─── Supplied information

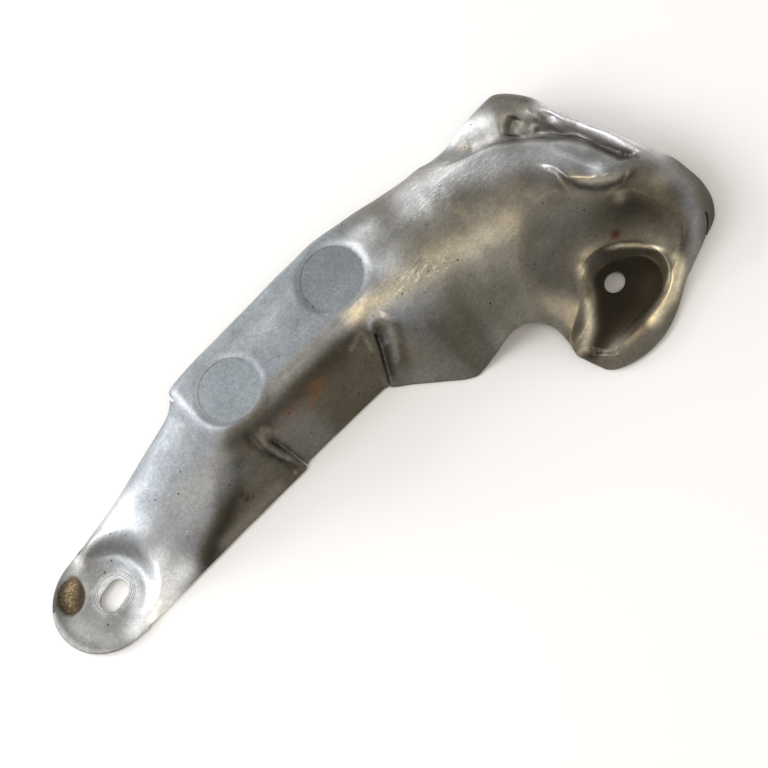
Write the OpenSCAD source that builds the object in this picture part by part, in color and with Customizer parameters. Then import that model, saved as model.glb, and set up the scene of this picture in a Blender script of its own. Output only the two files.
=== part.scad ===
// Pressed heat shield: one arched sheet with a slotted tab, a flat-topped middle
// with two coined pads, and an elbow-shaped head that ends in a bolt seat.
// Raw frame while it is built: x = 0 at the bend where the head begins, +x towards the head,
// y = 0 at the near foot of the middle, +y to the far side, z = 0 at the feet, in millimetres.

/* [Sheet] */
// Thickness of the sheet
sheet_t = 1.0; // [0.7:0.1:1.4]

/* [Lengths] */
// Slot centre line to the step, along the rounded lower arch
lower_len = 60; // [55:0.5:66]
// Step to the bend, along the flat-topped middle
flat_len = 61.5; // [58:0.5:66]

/* [Middle] */
// Foot to foot across the middle
middle_w = 44; // [41:0.5:47]
// Height of the flat top
top_h = 28; // [25:0.5:31]
// Inward lean of the near wall, foot to crest
near_lean = 10.5; // [9:0.5:12]
// Inward lean of the far wall, foot to crest
far_lean = 3.5; // [3:0.5:6]
// How far the near wall is hollowed below its crest
near_hollow = 1.6; // [0:0.2:2.4]

/* [Pads] */
// Diameter of each coined pad
pad_d = 20.8; // [18:0.2:22]
// Depth of the coined pads
pad_depth = 0.4; // [0.2:0.1:0.6]
// Distance between the two pads
pad_pitch = 47; // [44:0.5:48]

/* [Tab] */
// Radius of the rounded end of the tab
tab_r = 18; // [16:0.5:20]
// Width of the slot
slot_w = 7.8; // [6:0.2:9]
// Length of the slot over its round ends
slot_len = 11.4; // [10:0.2:13]
// Angle of the slot from the length of the shield
slot_turn = 12; // [0:2:40]
// Height of the dished tab seat
tab_seat_h = 1.6; // [1.4:0.1:2.4]
// Radius of the flat of the tab seat
tab_seat_r = 11.5; // [10:0.5:12.5]

/* [Head] */
// Height of the rim round the head
rim_h = 21; // [19:0.5:23]
// Height of the main arch where it enters the head
crown_h = 31; // [29:0.5:33]
// Depth of the valley between the arch and the rim
valley_depth = 8.5; // [6:0.5:9]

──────

→ **To be done**
In the listing above, reproduce the first line and each one after it through the line that contains "flat_len = 61.5; // [58:0.5:66]".

→ **The result**
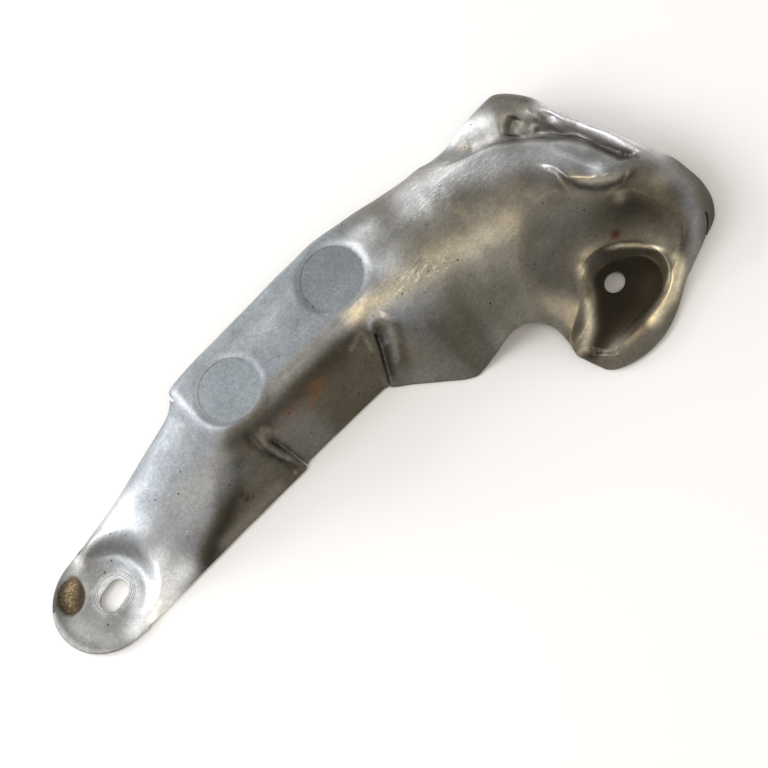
Write the OpenSCAD source that builds the object in this picture part by part, in color and with Customizer parameters. Then import that model, saved as model.glb, and set up the scene of this picture in a Blender script of its own. Output only the two files.
=== part.scad ===
// Pressed heat shield: one arched sheet with a slotted tab, a flat-topped middle
// with two coined pads, and an elbow-shaped head that ends in a bolt seat.
// Raw frame while it is built: x = 0 at the bend where the head begins, +x towards the head,
// y = 0 at the near foot of the middle, +y to the far side, z = 0 at the feet, in millimetres.

/* [Sheet] */
// Thickness of the sheet
sheet_t = 1.0; // [0.7:0.1:1.4]

/* [Lengths] */
// Slot centre line to the step, along the rounded lower arch
lower_len = 60; // [55:0.5:66]
// Step to the bend, along the flat-topped middle
flat_len = 61.5; // [58:0.5:66]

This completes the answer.